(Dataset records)
- - - -
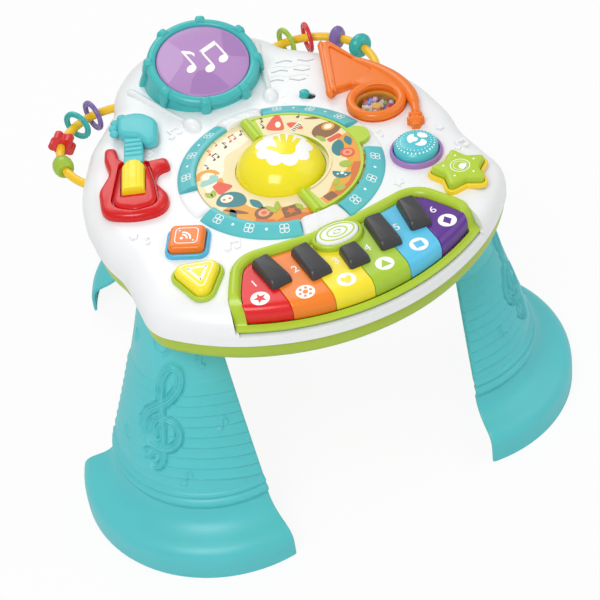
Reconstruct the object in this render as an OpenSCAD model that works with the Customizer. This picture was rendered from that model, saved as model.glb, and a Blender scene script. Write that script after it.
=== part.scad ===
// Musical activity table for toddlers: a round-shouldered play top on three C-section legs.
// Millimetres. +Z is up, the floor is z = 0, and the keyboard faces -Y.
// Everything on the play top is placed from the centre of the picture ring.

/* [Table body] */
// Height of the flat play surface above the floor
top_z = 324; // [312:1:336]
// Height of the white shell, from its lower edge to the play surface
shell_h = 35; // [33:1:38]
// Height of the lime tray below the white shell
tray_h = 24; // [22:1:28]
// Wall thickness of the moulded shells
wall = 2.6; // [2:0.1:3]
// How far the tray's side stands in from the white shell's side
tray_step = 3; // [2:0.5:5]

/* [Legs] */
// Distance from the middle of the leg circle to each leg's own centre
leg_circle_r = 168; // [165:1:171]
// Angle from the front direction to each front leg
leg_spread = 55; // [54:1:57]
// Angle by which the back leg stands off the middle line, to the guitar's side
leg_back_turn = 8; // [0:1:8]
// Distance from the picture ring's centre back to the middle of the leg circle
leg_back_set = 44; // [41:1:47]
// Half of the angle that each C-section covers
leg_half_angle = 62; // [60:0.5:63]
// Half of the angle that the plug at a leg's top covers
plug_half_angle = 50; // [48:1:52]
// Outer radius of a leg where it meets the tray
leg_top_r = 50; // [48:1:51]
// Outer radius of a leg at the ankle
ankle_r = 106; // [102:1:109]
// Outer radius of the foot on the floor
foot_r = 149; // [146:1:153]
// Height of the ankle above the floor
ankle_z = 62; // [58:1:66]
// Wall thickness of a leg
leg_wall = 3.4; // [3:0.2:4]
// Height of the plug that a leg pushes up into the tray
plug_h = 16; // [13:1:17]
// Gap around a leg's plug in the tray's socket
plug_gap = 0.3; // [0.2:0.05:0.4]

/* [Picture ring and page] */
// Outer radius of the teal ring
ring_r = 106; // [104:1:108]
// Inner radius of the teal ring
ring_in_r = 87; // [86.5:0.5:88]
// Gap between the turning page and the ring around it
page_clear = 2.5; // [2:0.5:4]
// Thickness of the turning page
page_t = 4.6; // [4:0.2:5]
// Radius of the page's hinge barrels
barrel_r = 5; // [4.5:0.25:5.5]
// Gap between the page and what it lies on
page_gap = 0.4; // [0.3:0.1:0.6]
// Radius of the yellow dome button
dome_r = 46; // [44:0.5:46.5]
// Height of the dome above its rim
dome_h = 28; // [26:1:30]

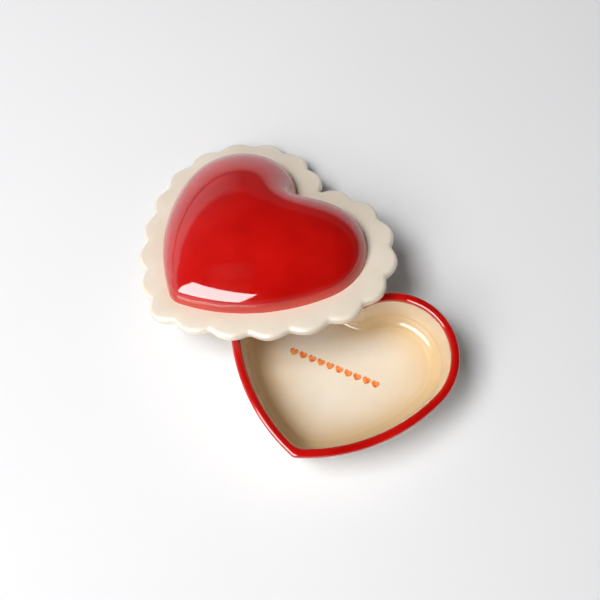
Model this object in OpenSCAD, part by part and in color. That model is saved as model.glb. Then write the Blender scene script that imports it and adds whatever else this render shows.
- - - -
Task to complete: Using the data above, return each line exactly as written.

Result:
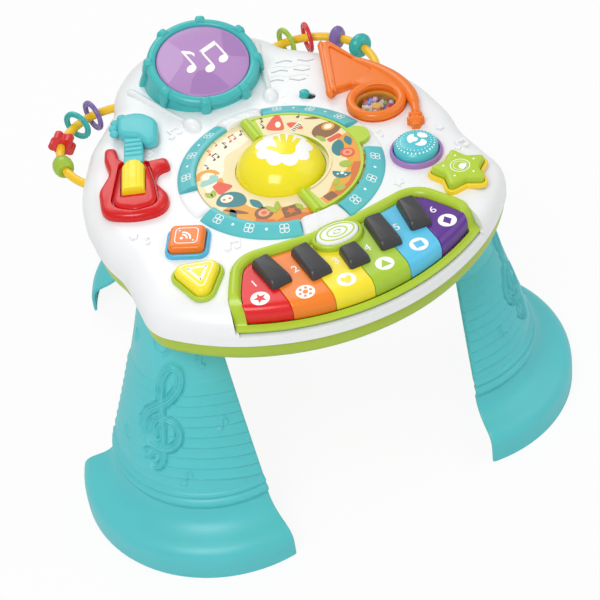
Reconstruct the object in this render as an OpenSCAD model that works with the Customizer. This picture was rendered from that model, saved as model.glb, and a Blender scene script. Write that script after it.
=== part.scad ===
// Musical activity table for toddlers: a round-shouldered play top on three C-section legs.
// Millimetres. +Z is up, the floor is z = 0, and the keyboard faces -Y.
// Everything on the play top is placed from the centre of the picture ring.

/* [Table body] */
// Height of the flat play surface above the floor
top_z = 324; // [312:1:336]
// Height of the white shell, from its lower edge to the play surface
shell_h = 35; // [33:1:38]
// Height of the lime tray below the white shell
tray_h = 24; // [22:1:28]
// Wall thickness of the moulded shells
wall = 2.6; // [2:0.1:3]
// How far the tray's side stands in from the white shell's side
tray_step = 3; // [2:0.5:5]

/* [Legs] */
// Distance from the middle of the leg circle to each leg's own centre
leg_circle_r = 168; // [165:1:171]
// Angle from the front direction to each front leg
leg_spread = 55; // [54:1:57]
// Angle by which the back leg stands off the middle line, to the guitar's side
leg_back_turn = 8; // [0:1:8]
// Distance from the picture ring's centre back to the middle of the leg circle
leg_back_set = 44; // [41:1:47]
// Half of the angle that each C-section covers
leg_half_angle = 62; // [60:0.5:63]
// Half of the angle that the plug at a leg's top covers
plug_half_angle = 50; // [48:1:52]
// Outer radius of a leg where it meets the tray
leg_top_r = 50; // [48:1:51]
// Outer radius of a leg at the ankle
ankle_r = 106; // [102:1:109]
// Outer radius of the foot on the floor
foot_r = 149; // [146:1:153]
// Height of the ankle above the floor
ankle_z = 62; // [58:1:66]
// Wall thickness of a leg
leg_wall = 3.4; // [3:0.2:4]
// Height of the plug that a leg pushes up into the tray
plug_h = 16; // [13:1:17]
// Gap around a leg's plug in the tray's socket
plug_gap = 0.3; // [0.2:0.05:0.4]

/* [Picture ring and page] */
// Outer radius of the teal ring
ring_r = 106; // [104:1:108]
// Inner radius of the teal ring
ring_in_r = 87; // [86.5:0.5:88]
// Gap between the turning page and the ring around it
page_clear = 2.5; // [2:0.5:4]
// Thickness of the turning page
page_t = 4.6; // [4:0.2:5]
// Radius of the page's hinge barrels
barrel_r = 5; // [4.5:0.25:5.5]
// Gap between the page and what it lies on
page_gap = 0.4; // [0.3:0.1:0.6]
// Radius of the yellow dome button
dome_r = 46; // [44:0.5:46.5]
// Height of the dome above its rim
dome_h = 28; // [26:1:30]

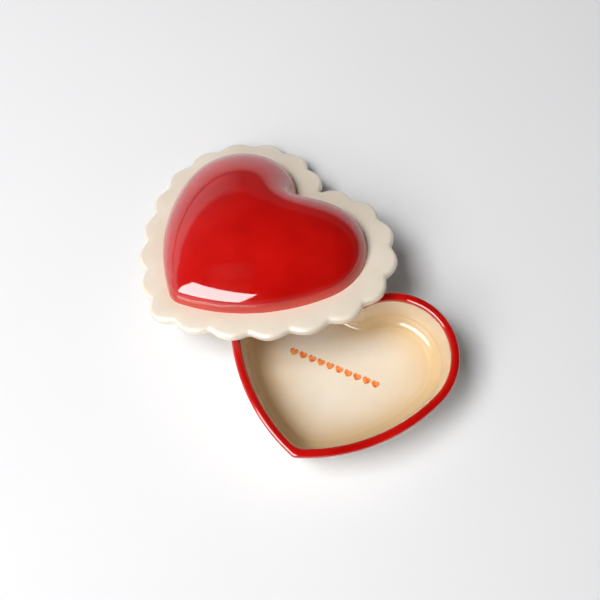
Model this object in OpenSCAD, part by part and in color. That model is saved as model.glb. Then write the Blender scene script that imports it and adds whatever else this render shows.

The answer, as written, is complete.